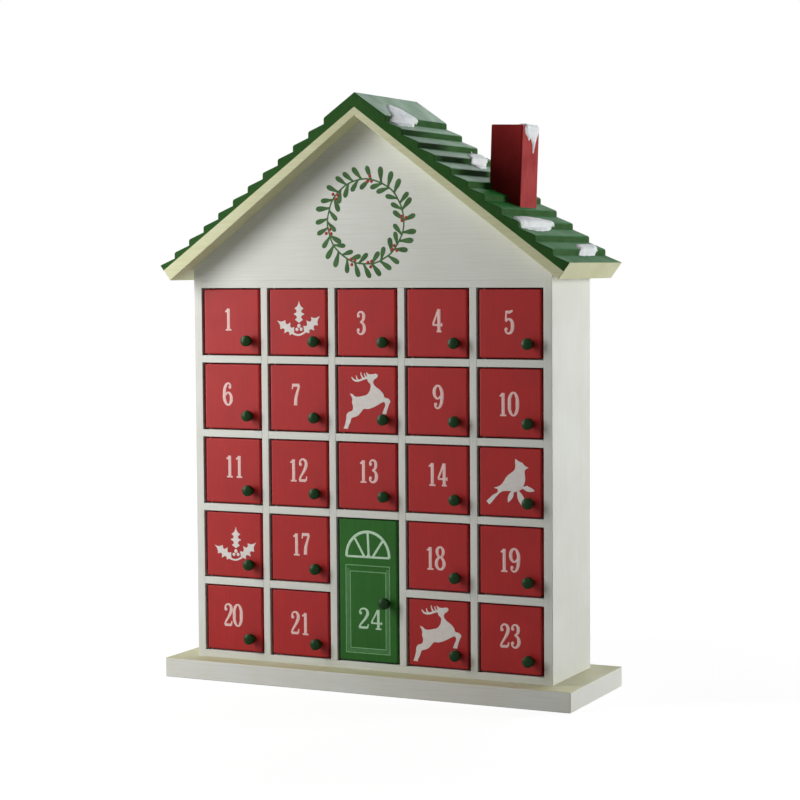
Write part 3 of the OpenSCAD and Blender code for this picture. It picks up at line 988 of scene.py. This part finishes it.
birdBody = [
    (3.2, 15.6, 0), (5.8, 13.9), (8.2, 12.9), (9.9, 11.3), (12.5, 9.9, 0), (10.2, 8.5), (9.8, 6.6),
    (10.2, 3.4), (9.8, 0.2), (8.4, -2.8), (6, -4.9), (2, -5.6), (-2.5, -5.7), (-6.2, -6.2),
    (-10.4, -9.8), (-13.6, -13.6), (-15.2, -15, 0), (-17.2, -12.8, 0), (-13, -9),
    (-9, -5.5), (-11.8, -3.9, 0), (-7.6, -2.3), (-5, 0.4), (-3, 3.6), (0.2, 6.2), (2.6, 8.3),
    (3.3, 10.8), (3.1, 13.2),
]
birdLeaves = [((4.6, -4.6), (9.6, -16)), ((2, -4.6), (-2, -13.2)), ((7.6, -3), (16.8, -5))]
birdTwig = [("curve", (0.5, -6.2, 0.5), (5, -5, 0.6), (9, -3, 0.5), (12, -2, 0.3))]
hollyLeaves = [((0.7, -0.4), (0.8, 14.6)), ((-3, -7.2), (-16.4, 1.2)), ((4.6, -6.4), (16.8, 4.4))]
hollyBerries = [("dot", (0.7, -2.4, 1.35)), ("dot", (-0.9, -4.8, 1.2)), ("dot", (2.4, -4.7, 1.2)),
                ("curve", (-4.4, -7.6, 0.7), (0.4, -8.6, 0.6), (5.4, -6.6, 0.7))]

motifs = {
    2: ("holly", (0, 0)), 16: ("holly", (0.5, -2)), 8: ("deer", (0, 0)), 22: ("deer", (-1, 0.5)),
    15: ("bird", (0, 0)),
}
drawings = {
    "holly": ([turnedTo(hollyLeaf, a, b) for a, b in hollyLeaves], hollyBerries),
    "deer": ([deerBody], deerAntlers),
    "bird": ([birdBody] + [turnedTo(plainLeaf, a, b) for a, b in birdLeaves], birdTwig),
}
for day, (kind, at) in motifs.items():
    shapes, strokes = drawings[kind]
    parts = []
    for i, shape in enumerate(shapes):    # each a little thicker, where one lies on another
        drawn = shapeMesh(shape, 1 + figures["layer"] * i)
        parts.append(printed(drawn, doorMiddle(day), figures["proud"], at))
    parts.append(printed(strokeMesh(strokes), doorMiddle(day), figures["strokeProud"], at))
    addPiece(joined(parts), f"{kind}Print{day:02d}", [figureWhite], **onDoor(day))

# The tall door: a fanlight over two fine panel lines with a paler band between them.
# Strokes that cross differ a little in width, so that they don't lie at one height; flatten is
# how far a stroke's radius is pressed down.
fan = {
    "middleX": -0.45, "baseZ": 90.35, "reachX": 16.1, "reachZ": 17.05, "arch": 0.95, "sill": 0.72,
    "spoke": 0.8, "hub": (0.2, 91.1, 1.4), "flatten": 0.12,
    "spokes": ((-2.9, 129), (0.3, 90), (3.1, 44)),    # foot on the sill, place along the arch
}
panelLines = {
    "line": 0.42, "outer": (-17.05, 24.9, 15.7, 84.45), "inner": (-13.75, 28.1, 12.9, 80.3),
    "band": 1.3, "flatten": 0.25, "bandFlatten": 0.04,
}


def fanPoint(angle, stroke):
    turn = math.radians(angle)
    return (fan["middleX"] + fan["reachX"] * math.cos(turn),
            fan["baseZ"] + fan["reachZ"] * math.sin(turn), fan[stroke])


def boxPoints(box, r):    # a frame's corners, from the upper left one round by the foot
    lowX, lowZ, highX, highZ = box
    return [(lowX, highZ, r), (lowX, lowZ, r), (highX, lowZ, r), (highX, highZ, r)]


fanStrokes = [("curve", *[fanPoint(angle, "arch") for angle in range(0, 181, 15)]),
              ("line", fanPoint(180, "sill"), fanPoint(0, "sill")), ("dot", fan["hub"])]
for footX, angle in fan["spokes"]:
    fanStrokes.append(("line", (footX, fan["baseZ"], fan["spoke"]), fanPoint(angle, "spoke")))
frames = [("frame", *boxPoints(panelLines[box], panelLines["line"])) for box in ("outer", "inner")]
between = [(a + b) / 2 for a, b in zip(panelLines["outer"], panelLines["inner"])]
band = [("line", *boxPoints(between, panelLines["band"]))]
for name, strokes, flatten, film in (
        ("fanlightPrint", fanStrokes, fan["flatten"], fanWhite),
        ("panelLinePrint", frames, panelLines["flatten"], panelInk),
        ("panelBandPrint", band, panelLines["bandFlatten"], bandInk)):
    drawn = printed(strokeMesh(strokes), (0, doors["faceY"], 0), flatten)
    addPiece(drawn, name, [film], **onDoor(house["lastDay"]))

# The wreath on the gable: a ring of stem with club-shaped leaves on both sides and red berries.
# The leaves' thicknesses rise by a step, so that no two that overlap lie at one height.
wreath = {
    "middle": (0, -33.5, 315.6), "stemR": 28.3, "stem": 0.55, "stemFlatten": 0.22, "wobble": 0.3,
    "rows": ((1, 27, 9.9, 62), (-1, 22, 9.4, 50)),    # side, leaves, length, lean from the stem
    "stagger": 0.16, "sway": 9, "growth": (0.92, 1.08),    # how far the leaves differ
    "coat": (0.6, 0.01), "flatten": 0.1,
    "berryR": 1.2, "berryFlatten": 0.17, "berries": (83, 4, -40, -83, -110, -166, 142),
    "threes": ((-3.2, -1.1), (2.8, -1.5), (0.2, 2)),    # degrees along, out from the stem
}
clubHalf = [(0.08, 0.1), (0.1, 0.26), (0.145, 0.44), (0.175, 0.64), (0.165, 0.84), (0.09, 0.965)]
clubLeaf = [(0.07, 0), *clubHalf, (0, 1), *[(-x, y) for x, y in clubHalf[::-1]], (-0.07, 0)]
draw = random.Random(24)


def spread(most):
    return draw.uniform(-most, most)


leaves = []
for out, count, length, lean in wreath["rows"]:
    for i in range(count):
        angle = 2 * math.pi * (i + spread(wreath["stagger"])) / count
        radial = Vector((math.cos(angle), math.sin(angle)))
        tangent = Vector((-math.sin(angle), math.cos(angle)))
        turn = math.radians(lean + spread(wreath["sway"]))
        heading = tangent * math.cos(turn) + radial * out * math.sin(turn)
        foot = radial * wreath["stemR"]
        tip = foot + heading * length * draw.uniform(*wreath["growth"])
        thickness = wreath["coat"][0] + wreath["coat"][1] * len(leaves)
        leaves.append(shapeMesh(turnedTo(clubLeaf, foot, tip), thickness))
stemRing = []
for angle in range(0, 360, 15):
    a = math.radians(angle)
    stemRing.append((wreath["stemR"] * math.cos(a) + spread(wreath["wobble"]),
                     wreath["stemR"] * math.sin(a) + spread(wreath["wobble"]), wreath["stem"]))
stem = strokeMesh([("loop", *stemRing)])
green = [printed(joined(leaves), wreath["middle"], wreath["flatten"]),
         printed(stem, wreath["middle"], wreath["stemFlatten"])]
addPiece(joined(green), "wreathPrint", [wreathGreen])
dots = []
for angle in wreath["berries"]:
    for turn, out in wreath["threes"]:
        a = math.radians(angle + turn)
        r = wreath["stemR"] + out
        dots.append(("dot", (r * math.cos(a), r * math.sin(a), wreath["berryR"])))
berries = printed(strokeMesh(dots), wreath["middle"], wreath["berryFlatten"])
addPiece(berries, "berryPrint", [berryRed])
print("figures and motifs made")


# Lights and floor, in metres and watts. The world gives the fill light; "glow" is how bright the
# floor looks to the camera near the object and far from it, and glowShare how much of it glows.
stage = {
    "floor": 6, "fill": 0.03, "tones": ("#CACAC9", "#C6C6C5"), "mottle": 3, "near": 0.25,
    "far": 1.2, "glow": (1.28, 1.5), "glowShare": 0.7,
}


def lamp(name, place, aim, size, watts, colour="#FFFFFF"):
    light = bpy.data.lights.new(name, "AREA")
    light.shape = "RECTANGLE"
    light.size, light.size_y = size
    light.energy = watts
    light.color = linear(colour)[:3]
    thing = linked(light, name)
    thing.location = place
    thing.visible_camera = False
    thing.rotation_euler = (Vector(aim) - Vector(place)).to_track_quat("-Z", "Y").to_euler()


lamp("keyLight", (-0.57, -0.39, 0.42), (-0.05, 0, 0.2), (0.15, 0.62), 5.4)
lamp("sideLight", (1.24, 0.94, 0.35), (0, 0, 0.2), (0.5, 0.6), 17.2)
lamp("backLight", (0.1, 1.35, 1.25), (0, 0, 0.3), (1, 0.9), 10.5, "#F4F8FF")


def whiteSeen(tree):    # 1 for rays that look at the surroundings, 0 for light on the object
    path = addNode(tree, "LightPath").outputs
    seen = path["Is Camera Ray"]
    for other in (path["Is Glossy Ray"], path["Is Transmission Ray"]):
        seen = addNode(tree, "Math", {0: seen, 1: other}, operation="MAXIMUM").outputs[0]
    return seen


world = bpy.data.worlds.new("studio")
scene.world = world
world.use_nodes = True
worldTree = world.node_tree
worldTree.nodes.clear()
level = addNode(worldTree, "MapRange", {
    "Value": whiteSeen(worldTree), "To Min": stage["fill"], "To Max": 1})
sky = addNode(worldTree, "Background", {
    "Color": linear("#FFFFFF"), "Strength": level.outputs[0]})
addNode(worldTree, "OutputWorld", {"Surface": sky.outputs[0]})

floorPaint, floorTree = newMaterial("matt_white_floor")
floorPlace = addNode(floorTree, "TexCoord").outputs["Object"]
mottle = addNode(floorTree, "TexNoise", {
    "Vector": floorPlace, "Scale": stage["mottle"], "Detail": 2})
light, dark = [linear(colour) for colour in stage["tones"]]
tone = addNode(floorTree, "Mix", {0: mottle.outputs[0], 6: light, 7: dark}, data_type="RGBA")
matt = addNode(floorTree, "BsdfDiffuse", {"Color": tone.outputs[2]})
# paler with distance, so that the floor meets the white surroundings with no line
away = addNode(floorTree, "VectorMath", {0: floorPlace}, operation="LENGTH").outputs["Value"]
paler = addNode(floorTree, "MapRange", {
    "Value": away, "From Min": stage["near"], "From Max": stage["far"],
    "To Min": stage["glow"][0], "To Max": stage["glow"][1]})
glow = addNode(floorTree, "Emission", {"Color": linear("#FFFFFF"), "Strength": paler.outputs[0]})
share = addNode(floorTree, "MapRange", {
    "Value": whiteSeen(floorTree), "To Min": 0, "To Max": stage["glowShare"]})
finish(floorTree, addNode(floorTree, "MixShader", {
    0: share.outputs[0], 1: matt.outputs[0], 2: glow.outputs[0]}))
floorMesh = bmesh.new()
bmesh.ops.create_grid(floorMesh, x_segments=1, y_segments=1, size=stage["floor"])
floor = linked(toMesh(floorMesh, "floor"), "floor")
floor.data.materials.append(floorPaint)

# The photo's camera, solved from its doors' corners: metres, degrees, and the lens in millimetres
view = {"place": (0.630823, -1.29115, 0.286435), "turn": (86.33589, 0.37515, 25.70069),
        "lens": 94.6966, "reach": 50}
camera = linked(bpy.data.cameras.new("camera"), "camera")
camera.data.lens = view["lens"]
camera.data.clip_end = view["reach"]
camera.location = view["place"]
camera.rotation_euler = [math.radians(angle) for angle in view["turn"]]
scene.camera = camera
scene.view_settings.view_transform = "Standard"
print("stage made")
* * * * * * *
**What this task involves**
Give back the listing exactly, please, from its first line to the line containing "(5.4, -6.6, 0.7))]", inclusive, and nothing past that line.

**Written answer**
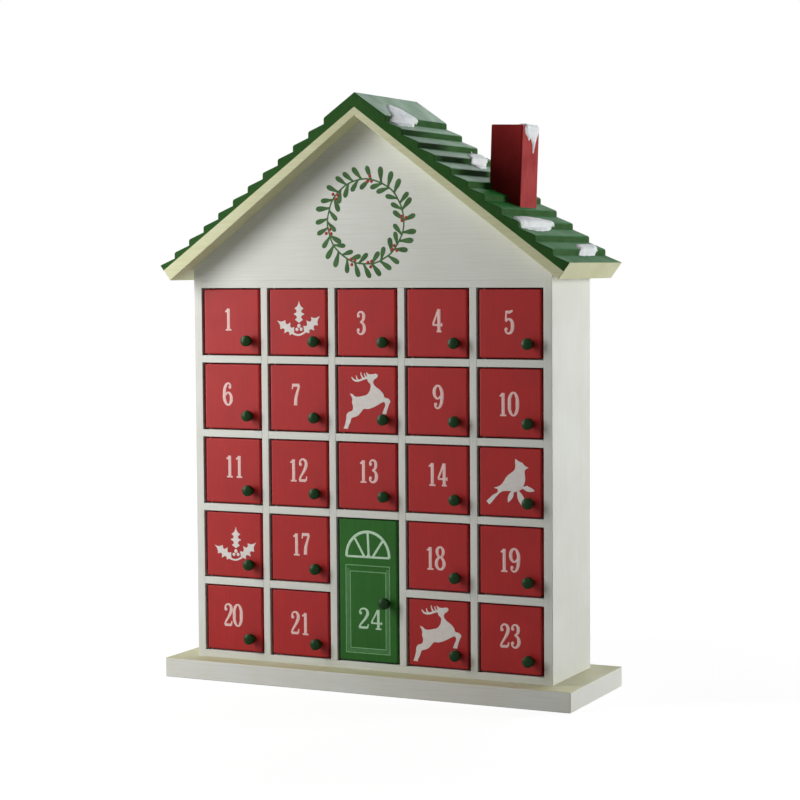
Write part 3 of the OpenSCAD and Blender code for this picture. It picks up at line 988 of scene.py. This part finishes it.
birdBody = [
    (3.2, 15.6, 0), (5.8, 13.9), (8.2, 12.9), (9.9, 11.3), (12.5, 9.9, 0), (10.2, 8.5), (9.8, 6.6),
    (10.2, 3.4), (9.8, 0.2), (8.4, -2.8), (6, -4.9), (2, -5.6), (-2.5, -5.7), (-6.2, -6.2),
    (-10.4, -9.8), (-13.6, -13.6), (-15.2, -15, 0), (-17.2, -12.8, 0), (-13, -9),
    (-9, -5.5), (-11.8, -3.9, 0), (-7.6, -2.3), (-5, 0.4), (-3, 3.6), (0.2, 6.2), (2.6, 8.3),
    (3.3, 10.8), (3.1, 13.2),
]
birdLeaves = [((4.6, -4.6), (9.6, -16)), ((2, -4.6), (-2, -13.2)), ((7.6, -3), (16.8, -5))]
birdTwig = [("curve", (0.5, -6.2, 0.5), (5, -5, 0.6), (9, -3, 0.5), (12, -2, 0.3))]
hollyLeaves = [((0.7, -0.4), (0.8, 14.6)), ((-3, -7.2), (-16.4, 1.2)), ((4.6, -6.4), (16.8, 4.4))]
hollyBerries = [("dot", (0.7, -2.4, 1.35)), ("dot", (-0.9, -4.8, 1.2)), ("dot", (2.4, -4.7, 1.2)),
                ("curve", (-4.4, -7.6, 0.7), (0.4, -8.6, 0.6), (5.4, -6.6, 0.7))]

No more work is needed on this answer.